Consider the following quadratic equation:
x^2+4=0
There is no solution because it does not have an x-intercept form.
Quadratic Inequality
A quadratic inequality is any inequality equivalent to an inequality of the following forms:
- ax^2+bx+c\geq 0
- ax^2+bx+c\gt 0
- ax^2+bx+c\leq 0
- ax^2+bx+c\lt 0
The following inequality is a quadratic inequality.
2x^2+3x-1\lt 0
Quadratic inequalities are solved by finding the x-intercept form of the quadratic.
Consider the following quadratic function:
f(x)=a(x-b)(x-c)
Suppose a>0 and b\leq c. The graph of the quadratic function has x-intercepts at (b,0) and (c,0).

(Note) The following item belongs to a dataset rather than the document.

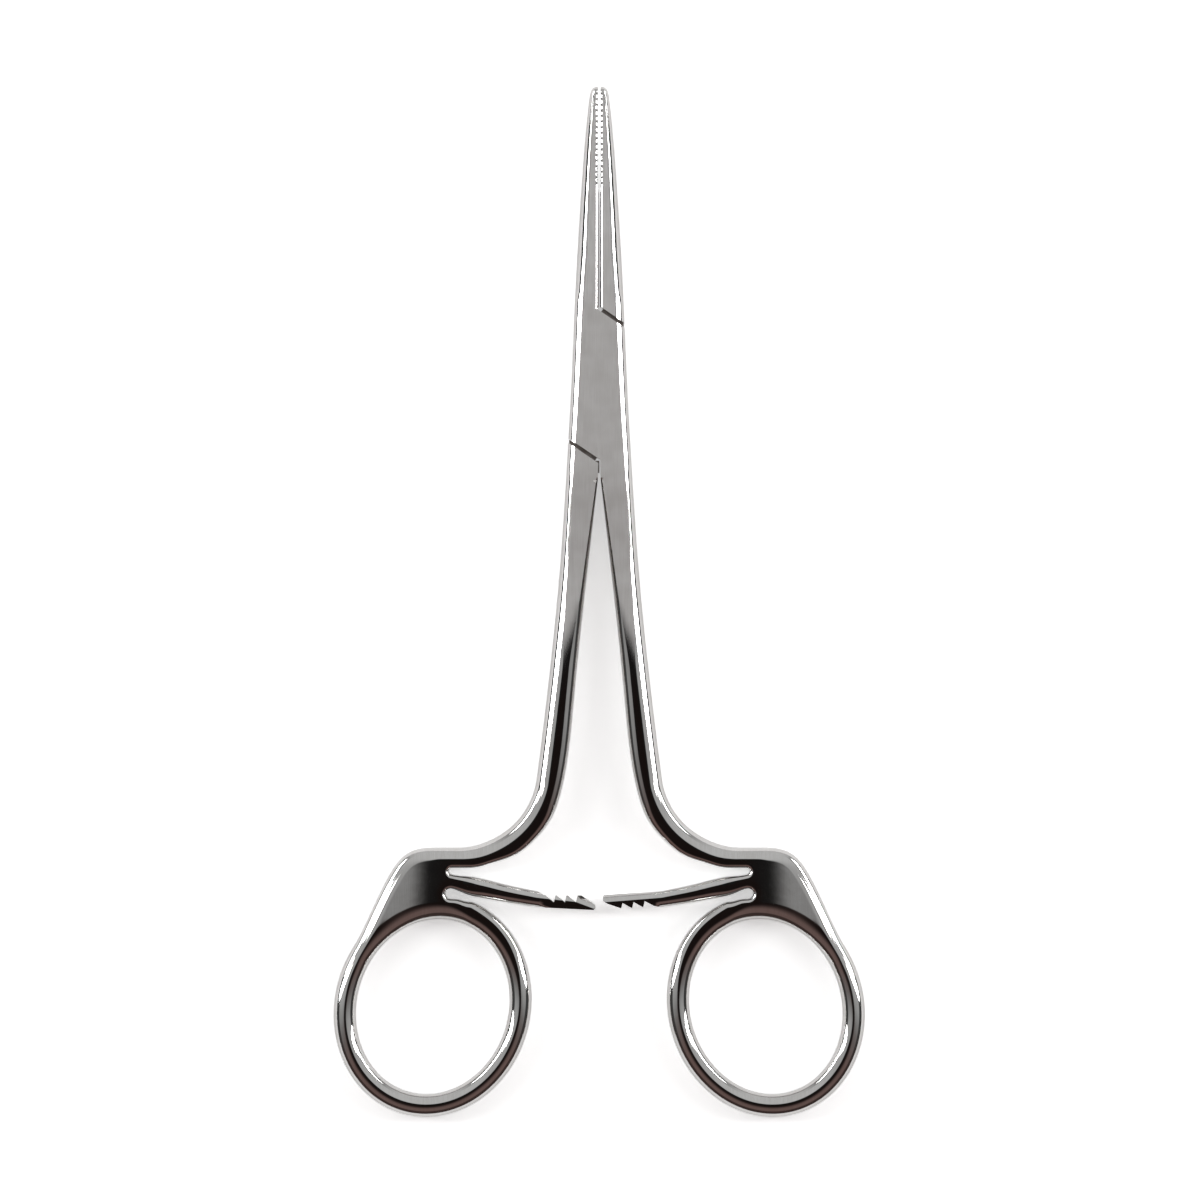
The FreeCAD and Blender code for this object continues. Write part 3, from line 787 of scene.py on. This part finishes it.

- f(x) is only negative when b<x<c.
- f(x) is positive when x<b and when x>c.
Consider the following quadratic inequality:
2(x-1)(x+3)\leq 0
- When x=1 or x=-3, the quadratic is 0
- When x is between -3 and 1, the quadratic is less than 0
Therefore it has the following solution set:
-3\leq x \leq 1
Consider the following inequality:
x^2+7\gt 3x+5
It is solved as follows:
x^2+7\gt 3x+5
x^2+7-3x-5\gt 0
x^2-3x+2\gt 0
(x-1)(x-2)\gt 0
The solution set to the inequality is therefore:
(-\infty,1)\cup (2,\infty)
Consider the following quadratic inequality:
x^2+1\geq 0
The solution set to the quadratic inequality is all real numbers since the graph of f(x)=x^2+1 lies above the x-axis.
Consider the quadratic inequality:
x^2+1\lt 0
It has no solution because the function f(x)=x^2+1 is always positive.